Posted by MikeMcC, Monday, October 19, 2009, 3:31 pm SV execs must be wetting their pants. ALL of them trade on whispers, and all of them have moles within other companies. Quite a few of them personally know Raj, and the others. Where do we think Raj and his team got their info??? Insiders. Look at the wealthy execs in SV and research their trades, especially the ones who know Raj. I bet a bunch of telephones are tapped in SValley. Smile, guys, you are on tape and video! The feds must be having a ball in the Valley. You don't need to look too deep to find the moles in SV.
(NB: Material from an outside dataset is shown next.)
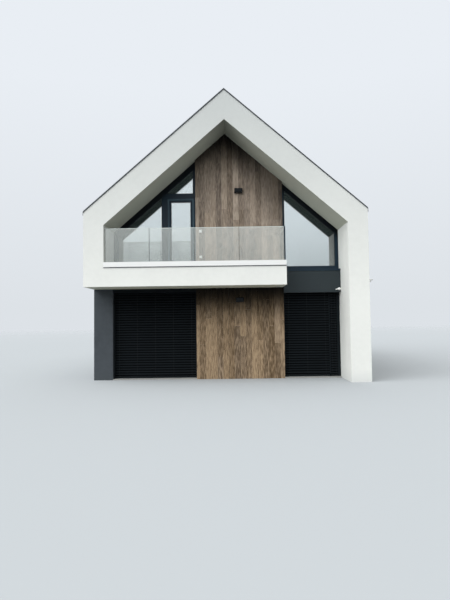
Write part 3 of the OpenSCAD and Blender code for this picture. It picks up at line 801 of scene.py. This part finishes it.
def makeLeafEdges():
    low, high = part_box("balcony_door")
    proud, wide = leafEdges["proud"], leafEdges["frame"]
    bm = bmesh.new()
    way = Vector((0, -1, 0))
    outline = ((low.x, low.z), (high.x, low.z), (high.x, high.z), (low.x, high.z))
    corners = [Vector((x, low.y, z)) for x, z in outline]
    addRing(bm, corners, drawIn(corners, way, leafEdges["leaf"]), way * proud)
    left, right = low.x - leafEdges["gap"], high.x + leafEdges["gap"]
    foot, top = low.z + leafEdges["start"], high.z + leafEdges["gap"]
    face = low.y - leafEdges["recess"]
    for x0, x1, z0, z1 in ((left - wide, left, foot, top), (right, right + wide, foot, top),
                           (left - wide, right + wide, top, top + wide)):
        addBox(bm, (x0, face - proud, z0), (x1, face, z1))
    makePiece("leafEdges", bm, [arrisHighlightMetal])


# Sills of folded metal under the windows of the sides and back. A window in the front half of the
# house counts as a side's when it lies close to that side.
sills = {"reach": 0.014, "nose": 0.008, "fall": 0.014, "lip": 0.004, "drop": 0.022, "closeTo": 0.5}


def makeSills():
    side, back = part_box("right_ground_wall")[1].x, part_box("back_ground_wall")[1].y
    bm = bmesh.new()
    for low, high in islands("ground_frames") + islands("back_upper_frames"):
        middle = (low + high) / 2
        if middle.y < 0 and abs(middle.x) < side - sills["closeTo"]:
            continue
        if high.y - low.y < high.x - low.x:
            out = Vector((0, 1, 0))
            start = Vector((low.x, high.y, low.z))
            run = Vector((high.x - low.x, 0, 0))
            deep = back - high.y + sills["reach"]
        else:
            out = Vector((math.copysign(1, middle.x), 0, 0))
            start = Vector((max(abs(low.x), abs(high.x)) * out.x, low.y, low.z))
            run = Vector((0, high.y - low.y, 0))
            deep = side - abs(start.x) + sills["reach"]
        lip = deep - sills["lip"]
        profile = [(0, 0), (lip, 0), (lip, -sills["drop"]), (deep, -sills["drop"]),
                   (deep, sills["nose"]), (0, sills["nose"] + sills["fall"])]
        addSlab(bm, [start + out * u + Vector((0, 0, h)) for u, h in profile], run)
    makePiece("windowSills", bm, [finish["dark_frames"]])


# Lowered blinds: folded slats that lap like shingles, a foot rail and ladder cords. The profile runs
# from a slat's lower edge up, as shares of its height and of the blind's depth. Above the share
# foldFrom it is the fold, painted near black as painted shade under the lap above. One joint's height
# is given for the wide blinds and one for the narrow blind.
slats = {
    "pitch": 0.076, "wideJoint": 1.881, "narrowJoint": 1.934, "narrowBelow": 0.4, "lap": 0.005,
    "sheet": 0.0012, "foldFrom": 0.5,
    "profile": ((0.0, 0.2), (0.05, 0.05), (0.14, 0.0), (0.42, 0.06), (0.52, 0.35), (0.62, 0.75),
                (1.0, 0.93)),
    "rail": 0.045, "railCutDeep": 0.003, "railCutHigh": 0.004,
    "cord": 0.003, "cordInset": 0.12, "leastInset": 0.25, "cordEvery": 0.7,
}


# The slats of one blind, up from the first joint over its foot rail
def addSlats(bm, low, high, foot):
    phase = slats["narrowJoint"] if high.x - low.x < slats["narrowBelow"] else slats["wideJoint"]
    joint = phase - math.ceil((phase - foot) / slats["pitch"]) * slats["pitch"]
    run = Vector((high.x - low.x, 0, 0))
    full, deep = slats["pitch"] + slats["lap"], high.y - low.y
    while joint < high.z - slats["lap"]:
        line = [(t, joint + t * full, low.y + u * deep) for t, u in slats["profile"]]
        line = [p for p in line if foot < p[1] < high.z]
        front = [Vector((low.x, y, z)) for t, z, y in line]
        back = [p + Vector((0, slats["sheet"], 0)) for p in reversed(front)]
        joint += slats["pitch"]
        if len(line) < 2:
            continue
        made = addSlab(bm, front + back, run)
        for face in made[2:]:
            middle = face.calc_center_median().z
            isFold = middle > line[0][1] + (slats["foldFrom"] - line[0][0]) * full
            # the fold takes the near-black coat as painted shade
            face.material_index = 1 if isFold else 0


# A foot rail with its long edges cut off
def addFootRail(bm, low, high, foot):
    y0, y1 = low.y + slats["railCutDeep"], high.y - slats["railCutDeep"]
    z0, z1 = low.z + slats["railCutHigh"], foot - slats["railCutHigh"]
    profile = [(y0, low.z), (y1, low.z), (high.y, z0), (high.y, z1), (y1, foot), (y0, foot), (low.y, z1),
               (low.y, z0)]
    addSlab(bm, [(low.x, y, z) for y, z in profile], Vector((high.x - low.x, 0, 0)))


def addLadderCords(bm, low, high, foot):
    width, half = high.x - low.x, slats["cord"] / 2
    gaps = max(1, math.ceil((width - 2 * slats["cordInset"]) / slats["cordEvery"]))
    inset = min(slats["cordInset"], width * slats["leastInset"])
    for i in range(gaps + 1):
        x = low.x + inset + i * (width - 2 * inset) / gaps
        addBox(bm, (x - half, low.y - slats["cord"], foot), (x + half, low.y, high.z))


def makeSlats(name, node):
    bm, cords = bmesh.new(), bmesh.new()
    for low, high in islands(node):
        foot = low.z + slats["rail"]
        addSlats(bm, low, high, foot)
        addFootRail(bm, low, high, foot)
        addLadderCords(cords, low, high, foot)
    makePiece(name, bm, [finish["blind_metal"], shadedFoldMetal], [node])
    makePiece(name + "Cords", cords, [seal])


# Concrete pavers on pedestals, with open joints
pavers = {"side": 0.6, "joint": 0.005, "edge": 0.003, "least": 0.05}


def makePavers():
    low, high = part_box("balcony_paving")
    side, joint, least = pavers["side"], pavers["joint"], pavers["least"]
    bm = bmesh.new()
    x = low.x
    while x < high.x - least:
        y = low.y
        while y < high.y - least:
            x1, y1 = min(x + side - joint, high.x), min(y + side - joint, high.y)
            outline = [(x, y, high.z), (x1, y, high.z), (x1, y1, high.z), (x, y1, high.z)]
            addSlab(bm, outline, (0, 0, low.z - high.z), pavers["edge"])
            y += side
        x += side
    makePiece("balconyPavers", bm, [finish["paving"]], ["balcony_paving"])


# The rail's sheets: dark polished edges with a gasket in each joint, and a pale ground rim along the top,
# drawn tall as a painted highlight. The first sheet's left end stands against the upright and shows no
# edge.
railing = {"edge": 0.002, "rim": 0.012, "proud": 0.0004, "gasket": 0.004, "deep": 0.012}


def makeRailing():
    edges, rims, gaskets = bmesh.new(), bmesh.new(), bmesh.new()
    sheets = sorted(islands("balustrade_glass"), key=lambda sheet: sheet[0].x)
    skin = Vector((railing["proud"], railing["proud"], 0))
    for low, high in sheets:
        along = 0 if high.x - low.x > high.y - low.y else 1
        start, end = low[along] + railing["edge"], high[along] - railing["edge"]
        for at in (low[along], end):
            if at == sheets[0][0].x:
                continue
            a, b = low - skin, high + skin
            a[along], b[along] = at, at + railing["edge"]
            addBox(edges, a, b)
        a, b = low - skin, high + skin
        a[along], b[along] = start, end
        a.z = high.z - railing["rim"]
        addBox(rims, a, b)
    front = [sheet for sheet in sheets if sheet[1].x - sheet[0].x > sheet[1].y - sheet[0].y]
    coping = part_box("balcony_coping")[1].z
    wide, deep = railing["gasket"] / 2, railing["deep"] / 2
    for left, right in zip(front, front[1:]):
        middle, across = (left[1].x + right[0].x) / 2, (left[0].y + left[1].y) / 2
        addBox(gaskets, (middle - wide, across - deep, coping), (middle + wide, across + deep, left[1].z))
    makePiece("railEdges", edges, [polishedEdge])
    makePiece("railRims", rims, [groundRimAndHighlight])
    makePiece("railGaskets", gaskets, [seal])


# Lamp covers, a rocker on the upper wall plate and a round socket on the lower one
fittings = {
    "coverInset": 0.05, "coverFrom": 0.014, "coverTo": 0.07, "coverProud": 0.002,
    "insertProud": 0.004, "rockerInset": 0.015, "rockerEdge": 0.0015,
    "socket": 0.021, "socketRim": 0.003, "socketSides": 32,
}


def addLampCover(bm, low, high):
    x0, x1 = low.x + fittings["coverInset"], high.x - fittings["coverInset"]
    y0, y1 = high.y - fittings["coverTo"], high.y - fittings["coverFrom"]
    z = low.z - fittings["coverProud"]
    outline = [(x0, y0, z), (x0, y1, z), (x1, y1, z), (x1, y0, z)]
    addSlab(bm, outline, (0, 0, 2 * fittings["coverProud"]))


def addSocket(bm, low, high):
    middle = (low + high) / 2
    turns = [2 * math.pi * i / fittings["socketSides"] for i in range(fittings["socketSides"])]
    circles = []
    for radius in (fittings["socket"], fittings["socket"] - fittings["socketRim"]):
        around = [(middle.x + radius * math.cos(a), middle.z + radius * math.sin(a)) for a in turns]
        circles.append([Vector((x, low.y, z)) for x, z in around])
    addRing(bm, circles[0], circles[1], Vector((0, -fittings["insertProud"], 0)))


def addRocker(bm, low, high):
    inset = fittings["rockerInset"]
    x0, x1, z0, z1 = low.x + inset, high.x - inset, low.z + inset, high.z - inset
    y = low.y - fittings["insertProud"]
    outline = [(x0, y, z0), (x1, y, z0), (x1, y, z1), (x0, y, z1)]
    addSlab(bm, outline, (0, fittings["insertProud"], 0), fittings["rockerEdge"])


def makeFittings():
    covers, inserts = bmesh.new(), bmesh.new()
    for low, high in islands("wall_lamps"):
        addLampCover(covers, low, high)
    plates = sorted(islands("wall_plates"), key=lambda plate: plate[0].z)
    addSocket(inserts, *plates[0])
    addRocker(inserts, *plates[-1])
    makePiece("lampCovers", covers, [lens])
    makePiece("plateInserts", inserts, [finish["white_plastic"]])


makeGlazing()
makeLeafEdges()
makeSills()
print("glazing and sills made")

makeBoards("lowerBoards", "lower_cladding", 0.0, boards["lowerEnds"])
makeBoards("upperBoards", "upper_cladding", gableSlope, {})
print("boards made")

makeSlats("leftSlats", "left_blind")
makeSlats("rightSlats", "right_blind")
print("blinds made")

makePavers()
makeRailing()
makeFittings()
print("balcony and fittings made")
Posted by timothy mc kenzie, Monday, October 19, 2009, 5:16 pm Where is the outrage? Hope they keep digging because SV if full of rich, fat cat insider traders. How else would their fortunes have grown so big, so quickly? They are not THAT smart, just like RR. They all know him, too.
Posted by Cindy, Monday, October 19, 2009, 5:17 pm Who cares? Really, think any industry doesn't have insider trading? Some one had it bad for this gang.
Posted by PaulU, Monday, October 19, 2009, 10:01 pm To DanC: Your comments are ridiculous. You don't know any high ranking members of the attorney general's office, and you sound ridiculous for saying that you do.Most people who bash wall street don't even understand the function of banks and money centers in the lives of everyday people.And, by the way, study your history. If it weren't for JP Morgan himself making a loan to the good ol' USA, the USA might not exist today. You're just an angry, jealous, under achiever.
Posted by tim, Tuesday, October 20, 2009, 1:03 pm Cindy, the problem lies in the fact that many brokerages invested company pension funds in these hedge funds that had absolutely no basis in anything sustantial. It was like sidebetting on the outcome of a hand in a poker game, resulting in the collapse of many individuals' retirement incomes. There has to be some kind of regulations that limit pension fund investments to bluechiptype instruments. There used to be...
Posted by Tina, Tuesday, October 20, 2009, 2:15 pm The point is still valid. Name an industry that doesn't trade on insider info? They all do, and anyone who has spent any time in SValley knows that the industry is ripe with gossip, and they all trade on insider info all day long.